En quoi consiste exactement votre métier chez Fleuron d’Anjou?
Je suis le responsable technique au sein de l’activité
légumes développée par Fleuron d’Anjou. J’occupe un poste de conseil et d’appui au développement technique des productions légumières.
C’est un métier d’animation technique, à proximité de la qualité et du commerce, au sein de l’entreprise.
Combien d’agriculteurs « suivez-vous » ? Quelle est la place de l’échalote ? Combien existe-t-il de variétés ?
Nous travaillons avec 90 producteurs de
légumes, qui cultivent une gamme large s’articulant autour de cinq grandes familles : l’asperge, les légumes bottes (dont le radis), la mâche, les légumes anciens (topinambour, panais, etc.) et les bulbes condimentaires (échalions, échalotes).
Au total, nous travaillons sur 800 ha de culture. L’échalote est notre culture emblématique, elle concerne 35 exploitations et 3.500 tonnes annuelles (la majorité de la production angevine). Nous représentons ainsi le deuxième site d’activité en France après le Nord Finistère. Nous cultivons deux
variétés de type « long »,
Vigarmor et Jermor, et sommes à l’étude pour des nouveautés.
Quel est le « terroir » idéal pour l’échalote ? Et comment se déroule sa culture, en quelques mots ?
C’est une plante qui aime les sols limoneux alluviaux, fréquents dans notre région des bords de Loire. Elle apprécie particulièrement un climat tempéré, comme en Anjou (la fameuse douceur angevine !).
Elle est plantée à partir de fin février puis récoltée à partir de mi-juin sous forme « précoce », ou début juillet pour la « conservation ». Nous en vendons toute l’année grâce au stockage au froid.
Pouvez-vous nous expliquer les différences entre l’échalote issue de semis et l’échalote issue de plants (échalotes de tradition) ?

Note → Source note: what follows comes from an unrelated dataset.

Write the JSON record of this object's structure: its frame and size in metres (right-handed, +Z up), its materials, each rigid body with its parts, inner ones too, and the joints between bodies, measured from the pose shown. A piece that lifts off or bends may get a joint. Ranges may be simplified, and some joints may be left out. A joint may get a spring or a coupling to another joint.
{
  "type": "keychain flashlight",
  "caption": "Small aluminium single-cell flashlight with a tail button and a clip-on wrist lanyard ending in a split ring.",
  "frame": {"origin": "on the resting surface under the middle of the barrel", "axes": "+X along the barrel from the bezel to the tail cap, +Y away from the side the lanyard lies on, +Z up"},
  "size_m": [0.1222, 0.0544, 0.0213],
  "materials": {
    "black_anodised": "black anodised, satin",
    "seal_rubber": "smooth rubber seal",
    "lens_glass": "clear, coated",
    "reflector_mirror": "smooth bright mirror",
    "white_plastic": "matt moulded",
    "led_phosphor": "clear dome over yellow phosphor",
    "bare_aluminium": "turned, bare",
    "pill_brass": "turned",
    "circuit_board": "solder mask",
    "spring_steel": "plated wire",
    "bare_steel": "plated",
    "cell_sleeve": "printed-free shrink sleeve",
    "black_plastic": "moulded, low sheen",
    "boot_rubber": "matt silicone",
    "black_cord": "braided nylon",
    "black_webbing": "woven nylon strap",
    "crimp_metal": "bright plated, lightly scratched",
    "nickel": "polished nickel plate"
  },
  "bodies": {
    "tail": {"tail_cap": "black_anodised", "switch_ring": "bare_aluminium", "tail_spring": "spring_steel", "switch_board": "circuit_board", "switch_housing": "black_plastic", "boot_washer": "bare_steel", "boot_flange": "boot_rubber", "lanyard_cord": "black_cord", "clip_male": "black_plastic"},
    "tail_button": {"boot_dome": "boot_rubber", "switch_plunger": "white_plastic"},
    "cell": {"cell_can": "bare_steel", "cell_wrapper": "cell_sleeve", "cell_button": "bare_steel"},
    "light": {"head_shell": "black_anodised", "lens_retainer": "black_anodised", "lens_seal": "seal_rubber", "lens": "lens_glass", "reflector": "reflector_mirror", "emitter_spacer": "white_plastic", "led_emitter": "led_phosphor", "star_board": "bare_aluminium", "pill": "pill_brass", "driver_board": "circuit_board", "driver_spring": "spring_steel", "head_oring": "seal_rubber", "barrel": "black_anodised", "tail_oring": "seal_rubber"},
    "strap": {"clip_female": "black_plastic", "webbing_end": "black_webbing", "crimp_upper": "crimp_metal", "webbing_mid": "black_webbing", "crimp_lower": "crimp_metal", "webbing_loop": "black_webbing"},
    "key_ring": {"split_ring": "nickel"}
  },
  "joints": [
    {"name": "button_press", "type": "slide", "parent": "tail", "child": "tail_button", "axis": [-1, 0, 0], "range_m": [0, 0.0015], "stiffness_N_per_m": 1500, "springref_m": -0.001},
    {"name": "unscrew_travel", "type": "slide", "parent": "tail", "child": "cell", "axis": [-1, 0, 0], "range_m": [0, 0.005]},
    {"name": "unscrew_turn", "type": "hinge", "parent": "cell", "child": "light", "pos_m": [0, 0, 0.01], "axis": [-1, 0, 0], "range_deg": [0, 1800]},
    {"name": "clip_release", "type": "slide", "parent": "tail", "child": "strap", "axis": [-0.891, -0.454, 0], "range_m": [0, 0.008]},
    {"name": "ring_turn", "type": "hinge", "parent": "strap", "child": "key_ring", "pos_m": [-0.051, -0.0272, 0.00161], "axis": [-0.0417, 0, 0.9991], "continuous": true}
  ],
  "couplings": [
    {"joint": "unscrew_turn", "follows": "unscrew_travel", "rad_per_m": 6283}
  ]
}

Historiquement, l’échalote est une plante qui se reproduit végétativement, c'est-à-dire par plant. Les
variétés que l'on travaille aujourd’hui sont issues des travaux d’amélioration effectués par l’INRA depuis le début des années 80, tout d’abord à partir de la régénération de vieilles populations par culture de méristèmes, puis par
croisement sexué avant retour au clonage.

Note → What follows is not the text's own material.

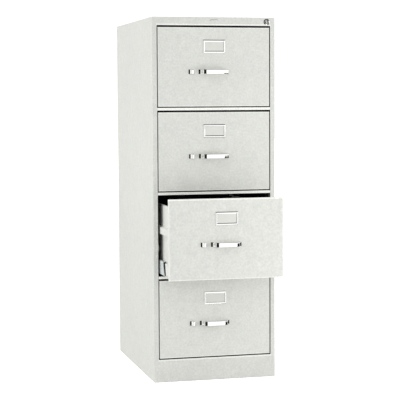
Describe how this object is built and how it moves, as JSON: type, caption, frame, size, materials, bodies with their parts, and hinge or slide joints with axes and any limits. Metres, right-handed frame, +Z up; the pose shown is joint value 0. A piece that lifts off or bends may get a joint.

L’échalote issue de semis qui est proposée dans le commerce est plus récente. Elle est issue du travail d’un
sélectionneur privé néerlandais. Les différences portent à la fois sur l’aspect et sur le goût du produit. Ces différences sont assez subtiles, et il faut un consommateur éclairé pour les reconnaître !

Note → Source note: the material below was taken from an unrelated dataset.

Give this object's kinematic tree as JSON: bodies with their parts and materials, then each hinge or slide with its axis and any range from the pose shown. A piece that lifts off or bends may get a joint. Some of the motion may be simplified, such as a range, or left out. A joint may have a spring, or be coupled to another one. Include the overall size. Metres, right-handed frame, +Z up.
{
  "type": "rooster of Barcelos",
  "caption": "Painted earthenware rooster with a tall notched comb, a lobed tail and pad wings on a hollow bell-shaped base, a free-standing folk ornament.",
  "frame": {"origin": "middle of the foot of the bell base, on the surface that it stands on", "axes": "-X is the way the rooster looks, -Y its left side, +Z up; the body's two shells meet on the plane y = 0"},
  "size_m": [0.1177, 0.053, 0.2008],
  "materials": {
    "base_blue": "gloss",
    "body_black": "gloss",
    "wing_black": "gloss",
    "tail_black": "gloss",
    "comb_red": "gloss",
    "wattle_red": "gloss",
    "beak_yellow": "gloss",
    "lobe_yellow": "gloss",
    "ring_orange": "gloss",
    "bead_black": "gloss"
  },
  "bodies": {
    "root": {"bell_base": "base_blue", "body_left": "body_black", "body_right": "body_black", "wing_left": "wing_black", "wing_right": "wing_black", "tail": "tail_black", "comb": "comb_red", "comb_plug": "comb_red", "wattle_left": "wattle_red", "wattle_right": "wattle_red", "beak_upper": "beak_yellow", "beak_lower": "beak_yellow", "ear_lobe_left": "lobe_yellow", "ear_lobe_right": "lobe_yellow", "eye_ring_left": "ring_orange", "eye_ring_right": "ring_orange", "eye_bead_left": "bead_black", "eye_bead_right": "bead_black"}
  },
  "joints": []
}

Que représente aujourd’hui la concurrence des échalotes de semis néerlandaises ?
On ne connaît pas les surfaces exactes des cultures d’échalotes issues de semis, car seul l’
obtenteur les connaît. Toutefois, nous savons que ce produit s’est développé sous l’appellation « échalote » de façon importante depuis une dizaine d’années.
Cette concurrence est source d’inquiétude pour la production d’échalote traditionnelle parce que c’est une culture mécanisable en totalité, à l’image de celle de l’oignon. Les producteurs d’oignons pourraient s’en emparer rapidement et à grande échelle. Comme l’équilibre du marché est instable, une petite quantité de plus pourrait provoquer l’effondrement du marché de l’échalote.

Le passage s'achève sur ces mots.